There are missing values for a lot of the variables but seems that “OtherStatus” has the most amount of missing values. The problem of missing data is relatively common in almost all research and can have a significant effect on the conclusions that can be drawn from the data. For this reason, we will need to remedy the missing values. We simply cannot just omit the observations with a missing value as this would end up having the possibly uninteresting and incomplete variables dictate who gets to stay in the sample and cause inaccuracte conclusions.

We can visualize the missing values and create a plot of the observations and variables.

library(visdat)
vis_dat(wiki)

vis_miss(wiki)

Missing Completely at Random (MCAR): There’s no relationship between whether a data point is missing and any values in the data set, missing or observed.

Missing at Random (MAR): The propensity for a data point to be missing is not related to the missing data, but it is related to some of the observed data. The missing data are just a random subset of the data.

Missing Not at Random (MNAR): Data that is neither MAR nor MCAR (i.e. the value of the variable that’s missing is related to the reason it’s missing).

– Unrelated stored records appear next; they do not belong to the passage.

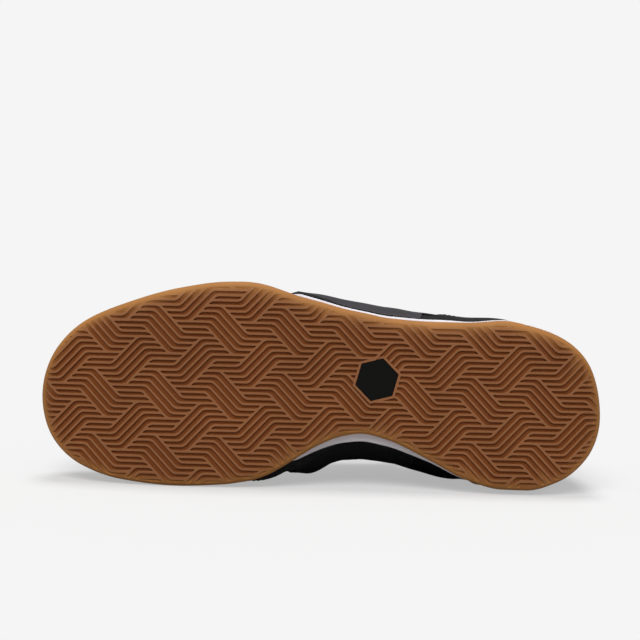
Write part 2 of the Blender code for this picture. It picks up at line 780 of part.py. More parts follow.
def lay_on_side(objects):
    """Rests the shoe on its medial side, on the face of its hull nearest below its centre of mass."""
    bpy.context.view_layer.update()
    graph = bpy.context.evaluated_depsgraph_get()
    mass, moment, points = 0.0, Vector(), []
    for obj in objects:
        volume, first_moment, corners = volume_centre(obj, graph)
        density = DENSITY.get(obj.data.materials[0].name, LIGHT_DENSITY)
        mass += volume * density
        moment += first_moment * density
        points += corners
    centre = moment / mass
    hull = bmesh.new()
    for point in points:
        hull.verts.new(point)
    bmesh.ops.convex_hull(hull, input=hull.verts)
    # Thin slivers of the hull have no reliable normal
    faces = [f for f in hull.faces if f.calc_area() > 1e-8 and f.normal.y > 0.85]
    rest = min(faces, key=lambda f: f.normal.dot(f.verts[0].co - centre))
    down = rest.normal.copy()
    hull.free()
    length = (Vector((1, 0, 0)) - down * down.x).normalized()
    across = (-down).cross(length)
    turn = Matrix((length, across, -down)).to_4x4()
    turned = [turn @ p for p in points]
    low = [min(p[i] for p in turned) for i in range(3)]
    high = [max(p[i] for p in turned) for i in range(3)]
    shift = Vector((-(low[0] + high[0]) / 2, -(low[1] + high[1]) / 2, -low[2]))
    shoe = bpy.data.objects.new("shoe_on_its_side", None)
    bpy.context.scene.collection.objects.link(shoe)
    shoe.matrix_world = Matrix.Translation(shift) @ turn
    for obj in bpy.data.objects:
        if obj != shoe:
            obj.parent = shoe


def main():
    for obj in list(bpy.data.objects):
        bpy.data.objects.remove(obj)
    make_outsole()
    make_midsole()
    make_insole()
    eyelets = make_eyelet_cutter()
    make_upper(eyelets)
    make_toe_piece()
    make_heel_counter()
    make_eyestay(eyelets)
    make_collar_lining()
    make_tongue()
    make_laces()
    lay_on_side([o for o in bpy.data.objects if not o.hide_render])


main()
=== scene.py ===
# %% [markdown]
# # An indoor soccer shoe, seen from beneath
# The shoe lies on its medial side, so its gum rubber tread faces the camera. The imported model
# gives the place and the size of every piece. This lesson makes the finished pieces in the same frame:
# the tread with its cut grooves, the foam above it, and the leather, suede, cloth and cord of the upper.

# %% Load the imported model
import json
import math
from collections import namedtuple
from functools import lru_cache

import bmesh
import bpy
from mathutils import Matrix, Vector
from mathutils.bvhtree import BVHTree


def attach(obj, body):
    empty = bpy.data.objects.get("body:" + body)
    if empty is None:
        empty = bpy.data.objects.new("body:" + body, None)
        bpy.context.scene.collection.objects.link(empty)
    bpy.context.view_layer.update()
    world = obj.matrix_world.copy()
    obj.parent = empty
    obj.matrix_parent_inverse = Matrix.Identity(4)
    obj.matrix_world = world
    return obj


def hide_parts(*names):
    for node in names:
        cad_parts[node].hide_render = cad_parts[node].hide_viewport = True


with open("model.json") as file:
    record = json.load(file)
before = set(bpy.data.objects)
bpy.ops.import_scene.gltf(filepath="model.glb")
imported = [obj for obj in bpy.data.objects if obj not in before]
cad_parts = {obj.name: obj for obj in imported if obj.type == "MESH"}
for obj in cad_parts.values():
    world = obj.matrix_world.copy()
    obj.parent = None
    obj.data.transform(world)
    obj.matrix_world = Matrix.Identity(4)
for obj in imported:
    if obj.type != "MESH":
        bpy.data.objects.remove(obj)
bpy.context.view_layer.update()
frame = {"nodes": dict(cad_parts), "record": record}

# %% [markdown]
# A shoe is drawn as it stands: toe towards -X, medial side towards +Y, ground at zero. The record's
# mount on the tread says where one point of that ground plane lies and which way it faces, and the
# length axis of the shoe lies flat on the floor's own length. Those two facts are the whole turn.

# %% Stand and lie
SHOE_LENGTH = 0.285
BALL_WIDTH = 0.103
INSTEP_HEIGHT = 0.100
HEEL_STACK = 0.025
MOUNT_ALONG = 0.80

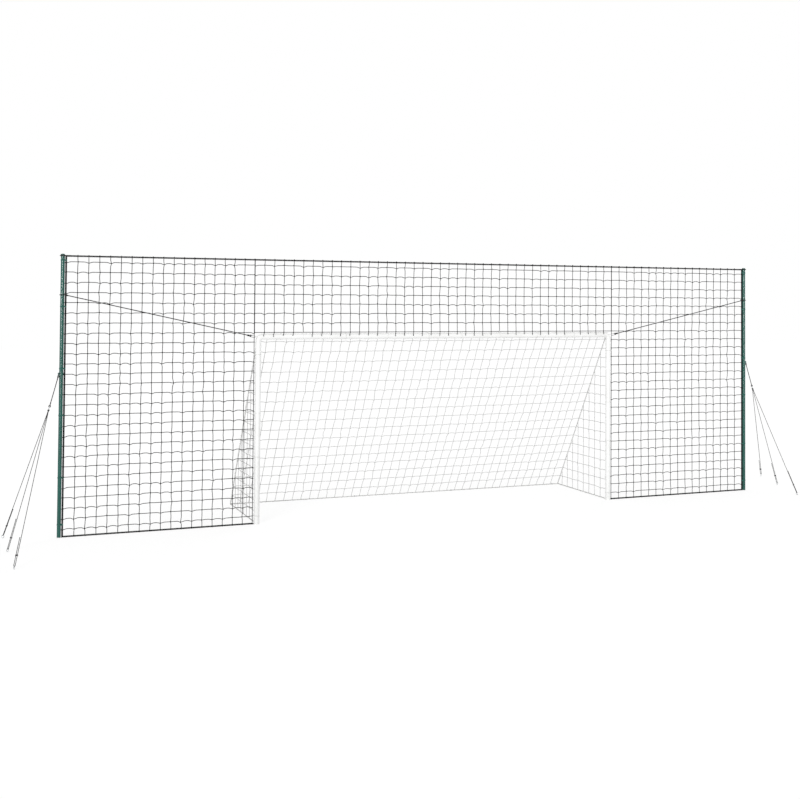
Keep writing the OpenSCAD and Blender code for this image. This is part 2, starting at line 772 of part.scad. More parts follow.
// ---- One module per sub-part ----
module left_pole_lower() { pole_lower(left); }
module left_pole_middle() { pole_middle(left); }
module left_pole_upper() { pole_upper(left); }
module right_pole_lower() { pole_lower(right); }
module right_pole_middle() { pole_middle(right); }
module right_pole_upper() { pole_upper(right); }
module left_pole_cap() { pole_cap(left); }
module right_pole_cap() { pole_cap(right); }
module left_pole_spike() { pole_spike(left); }
module right_pole_spike() { pole_spike(right); }
module left_guy_collar() { guy_collar(left); }
module right_guy_collar() { guy_collar(right); }
module left_guy_ring() { guy_ring(left); }
module right_guy_ring() { guy_ring(right); }
module left_guy_lead() { guy_lead(left); }
module right_guy_lead() { guy_lead(right); }
module left_guys() { guys(left); }
module right_guys() { guys(right); }
module left_slider_back() { slider(left, 0); }
module left_slider_middle() { slider(left, 1); }
module left_slider_front() { slider(left, 2); }
module right_slider_back() { slider(right, 0); }
module right_slider_middle() { slider(right, 1); }
module right_slider_front() { slider(right, 2); }
module left_net() { side_net(left); }
module right_net() { side_net(right); }
module left_side_rope() { side_rope(left); }
module right_side_rope() { side_rope(right); }
module left_bottom_rope() { bottom_rope(left); }
module right_bottom_rope() { bottom_rope(right); }
module left_pole_ties() { pole_tie_set(left); }
module right_pole_ties() { pole_tie_set(right); }
module left_corner_rope() { corner_rope(left); }
module right_corner_rope() { corner_rope(right); }
module left_snap_hook() { snap_hook(left); }
module right_snap_hook() { snap_hook(right); }
module left_hook_gate() { hook_gate(left); }
module right_hook_gate() { hook_gate(right); }
module left_post() { post(left); }
module right_post() { post(right); }
module left_crossbar() { crossbar(left); }
module right_crossbar() { crossbar(right); }
module left_corner_elbow() { corner_elbow(left); }
module right_corner_elbow() { corner_elbow(right); }
module left_post_foot() { post_foot(left); }
module right_post_foot() { post_foot(right); }
module goal_net_left() { goal_net_side(left); }
module goal_net_right() { goal_net_side(right); }

left_pole_lower();
left_pole_middle();
left_pole_upper();
right_pole_lower();
right_pole_middle();
right_pole_upper();
left_pole_cap();
right_pole_cap();
left_pole_spike();
right_pole_spike();
left_guy_collar();
right_guy_collar();
guy_collar_bolts();
left_guy_ring();
right_guy_ring();
left_guy_lead();
right_guy_lead();
guy_junction_rings();
left_guys();
right_guys();
guy_pegs();
left_slider_back();
left_slider_middle();
left_slider_front();
right_slider_back();
right_slider_middle();
right_slider_front();
left_net();
top_net();
right_net();
top_rope();
left_side_rope();
right_side_rope();
left_bottom_rope();
right_bottom_rope();
left_pole_ties();
right_pole_ties();
goal_ties();
left_corner_rope();
right_corner_rope();
left_snap_hook();
right_snap_hook();
left_hook_gate();
right_hook_gate();
left_post();
right_post();
left_crossbar();
right_crossbar();
crossbar_joiner();
left_corner_elbow();
right_corner_elbow();
left_post_foot();
right_post_foot();
goal_net_rear();
goal_net_left();
goal_net_right();
goal_seam_ropes();
goal_ground_ropes();
goal_net_clips();
goal_net_pegs();
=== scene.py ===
import json
import math

import bpy
import numpy as np
from mathutils import Matrix


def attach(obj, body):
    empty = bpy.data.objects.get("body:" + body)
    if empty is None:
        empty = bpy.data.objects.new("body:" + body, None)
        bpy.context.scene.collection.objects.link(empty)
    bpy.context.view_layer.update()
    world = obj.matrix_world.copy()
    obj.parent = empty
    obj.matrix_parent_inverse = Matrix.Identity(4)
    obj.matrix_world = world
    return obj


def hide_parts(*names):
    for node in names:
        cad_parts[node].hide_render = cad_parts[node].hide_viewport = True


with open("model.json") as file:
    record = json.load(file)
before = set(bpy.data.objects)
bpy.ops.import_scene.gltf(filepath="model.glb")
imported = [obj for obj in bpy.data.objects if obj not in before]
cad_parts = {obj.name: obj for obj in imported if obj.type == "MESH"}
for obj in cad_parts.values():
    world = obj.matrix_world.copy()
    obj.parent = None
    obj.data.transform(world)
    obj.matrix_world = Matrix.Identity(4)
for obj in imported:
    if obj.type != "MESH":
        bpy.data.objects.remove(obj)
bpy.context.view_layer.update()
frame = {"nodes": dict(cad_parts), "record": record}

scene = bpy.context.scene
scene.view_settings.view_transform = "Standard"
structure = "structure"
print("frame loaded:", len(frame["nodes"]), "parts")

cameraView = {
    "place": (-5.6459, -12.6041, 2.5979),
    "yaw": 21.836,  # degrees from +Y towards +X
    "pitch": 1.480,
    "roll": 0.429,
    "focalPixels": 1118.59,
    "opticalRow": 270.0,  # the row that the lens looks straight at
}
imageWidth, imageHeight = 800, 799
sensorWidth = 36.0


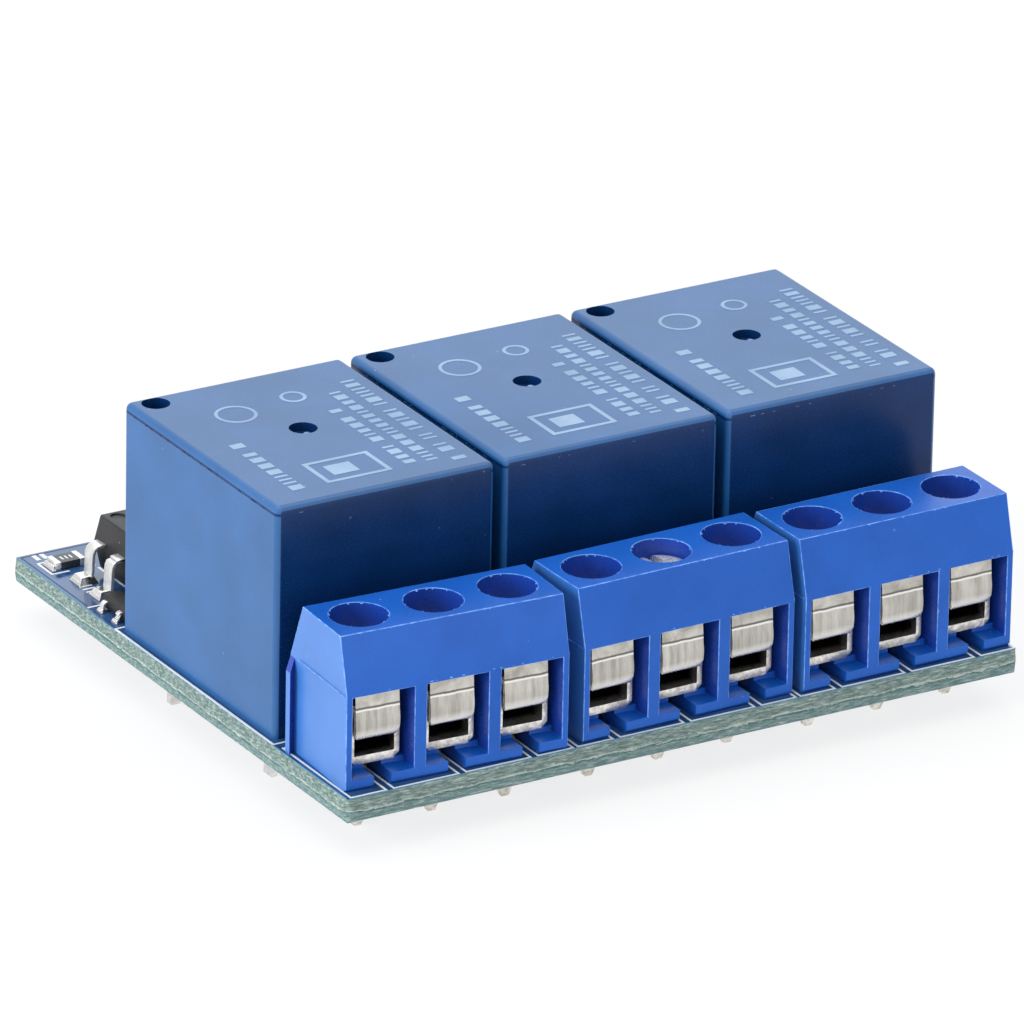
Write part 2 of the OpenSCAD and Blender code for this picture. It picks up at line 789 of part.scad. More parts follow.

From the above definitions, it appears we have MNAR data or in other words systematic missing data. This is evident based on the above graphs where 59.15% of the missing data comes from the “OTHERSTATUS” variable. This variable describes the “work as part-time in another university and UPF members”. This is a poorly designed question as it is not applicable to most the faculty members and therefore they did not respond. As a result, we will remove this variable from the data to help get rid of the systematic missing data.

wiki = wiki[,-9]
vis_dat(wiki)

vis_miss(wiki)